I normally plug it into a KVM virtual machine for booting (I have not yet tried on real hardware). It boots with legacy boot. It boots with EFI-32bit boot (ia32). And it even boots with 64-bit EFI booting, but in that case it complains about the architecture mismatch and “efibootmgr” does not recognize that it is in an EFI environment.
I suppose I should try using the 32-bit system to boot the 64-bit system. I expect that to work for legacy and 32-bit efi.
Maybe I should try with 15.2 and tw-586 on one KVM virtual machine.
I tried this the easy way. I booted a KVM virtual machine running Leap 15.2 with legacy boot. I then plugged in my external drive, and rebuilt the grub2 boot menu. Then, rebooting, I selected the menu entry to boot Tumbleweed on “/dev/sdb6”. And that booted tw-586.
Maybe it is only Ubuntu 586 systems or older 586 systems that cannot be booted.
In any case, I agree that it probably isn’t worth filing a bug report in this case.
I installed Leap 15.2 and Slackware 12.1 side by side in a KVM virtual machine.
Leap 15.2 could not boot Slackware 12.1. Note that slackware 12.1 is very old. It uses “ext3” (maybe “ext4” did not yet exist back then). And it takes its hard drive to be “/dev/hda”. I installed on the first partition. When grub 2.04 tried to boot it, the command line (as I recall) was:
linux /boot/vmlinuz root=/dev/sda1
I edited that (the ‘e’ key in grub) changing the last part to “root=/dev/hda1”.
It did not boot. Instead, it reset the VM, with no messages about why.

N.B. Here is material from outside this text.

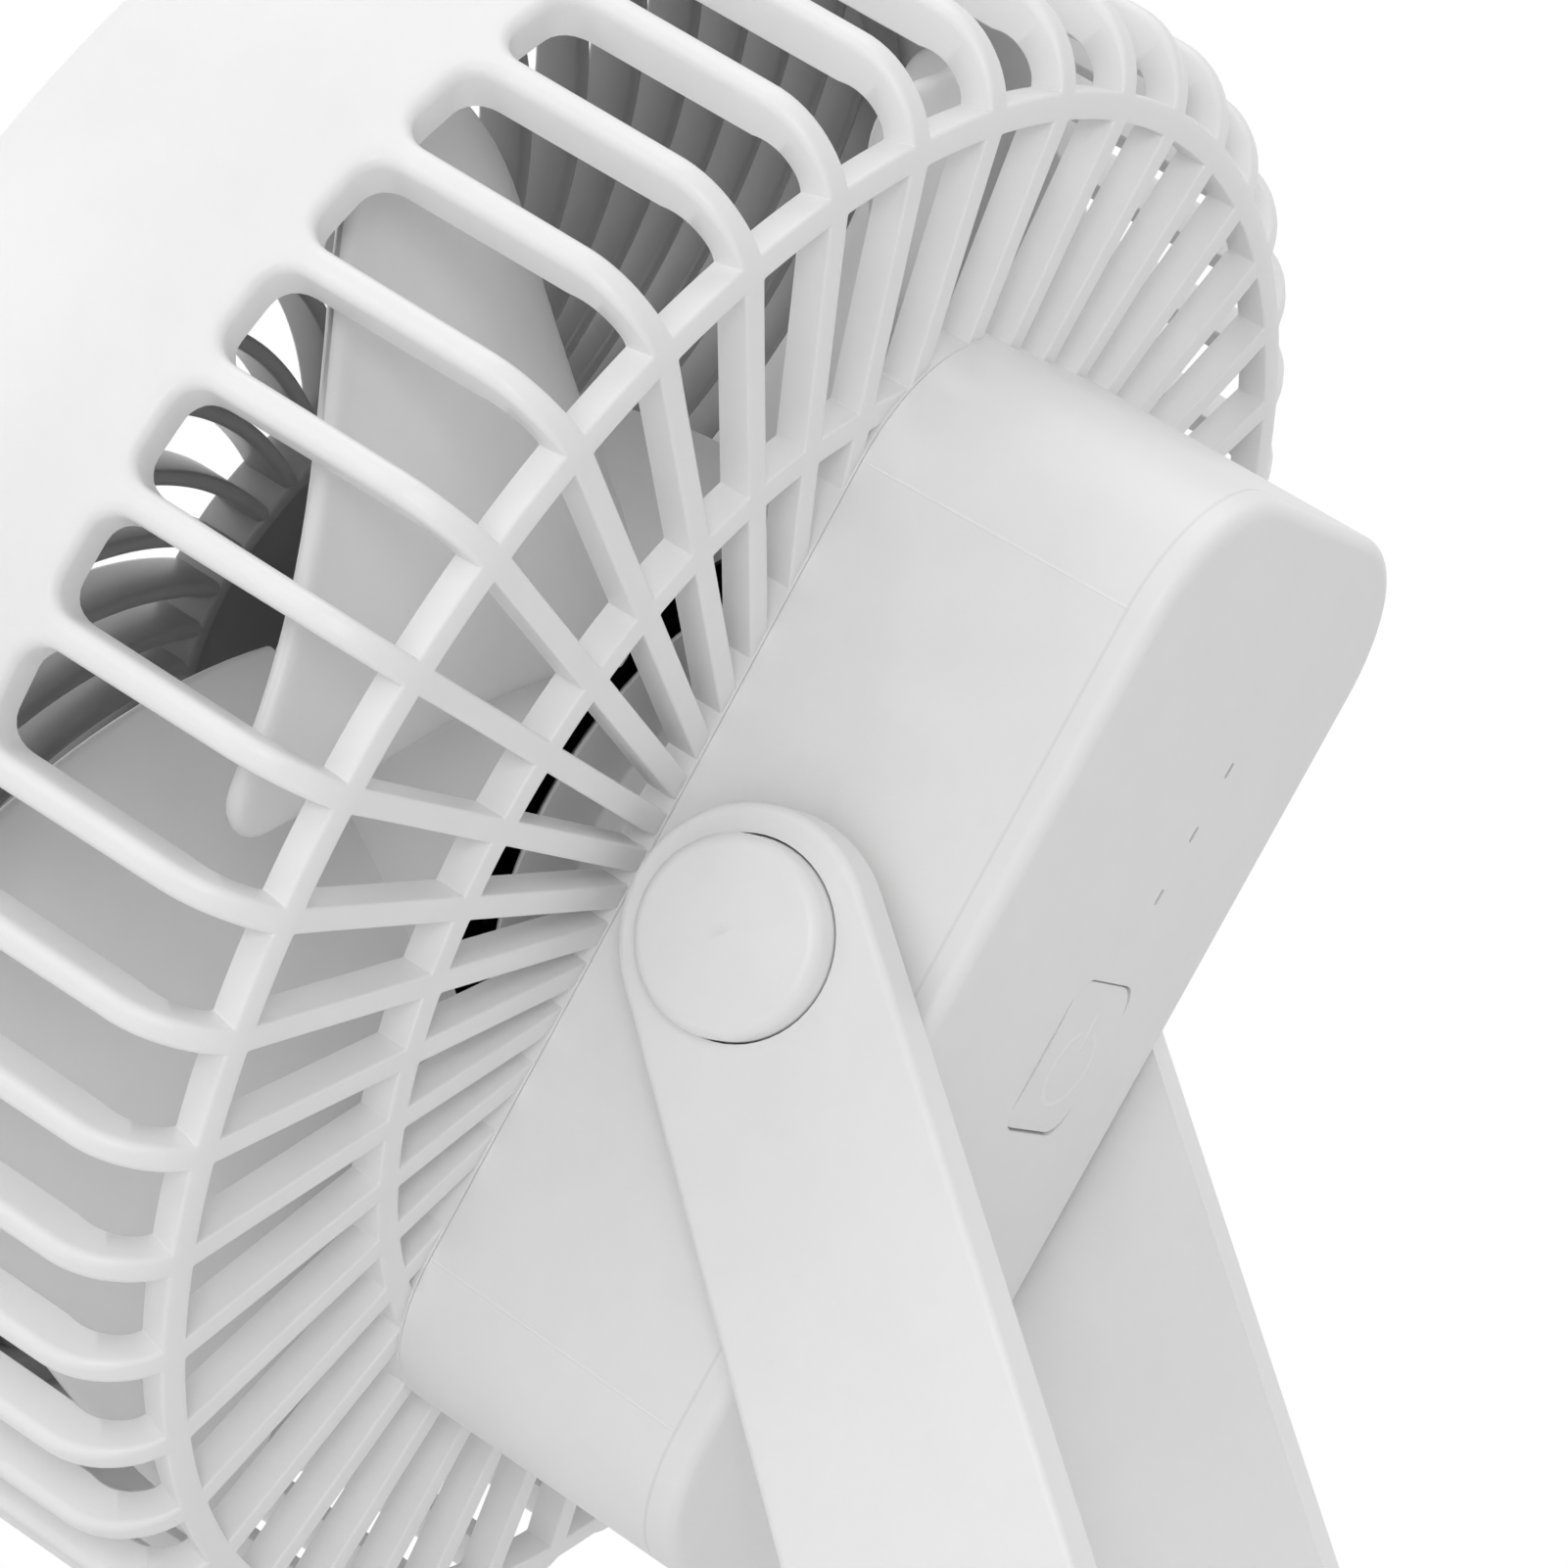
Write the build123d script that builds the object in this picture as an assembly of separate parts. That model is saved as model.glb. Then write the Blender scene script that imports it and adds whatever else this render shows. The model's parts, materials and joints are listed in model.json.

Plugging in a USB drive with Leap 15.1, the grub there was able to boot slackware (with the same change of “sda1” to “hda1”. So grub-2.04 cannot boot it, but grub-2.02 can. I should add that Slackware 12.1 uses “lilo”, and chainloading from 2.04 does work.
I next downloaded the iso for openSUSE 13.2 (586), and installed that to replace Slackware. And grub-2.04 had no difficulty with booting that.
Wireless at the moment and not always with the best speed/quality during these lockdown days, so a network problem might be a factor… going to retry with a better connection if possible.
BTW, same boot problem with (old) Fedora14 on EXT4, kernel 2.6.35. So filesystem is not relevant, kernel 2.6.x the main suspect?
I have also a few 2.4 kernels in my wastebin, but I’m not going that far
So I installed openSUSE 11.4 (586) alongside 15.2.
That uses a 2.6.37 kernel. And it seems to be the most recent version of openSUSE with a 2.x kernel.
It doesn’t boot with grub 2.04. I can boot by chainloading, but not directly using the boot menu entry for 11.4.
And then I decided to try openSUSE 11.4 (x86_64). And that does not boot either. So it seems to be a problem with older kernels, regardless of whether 32-bit or 64-bit.
Thanks Neil, I can confirm that and I found that systems up to openSUSE 12.2 with 3.4.6 x86_64 kernel do not boot.
So apparently something changed between 3.4.6 (does not boot) and 3.16.6 (13.2 boots normally).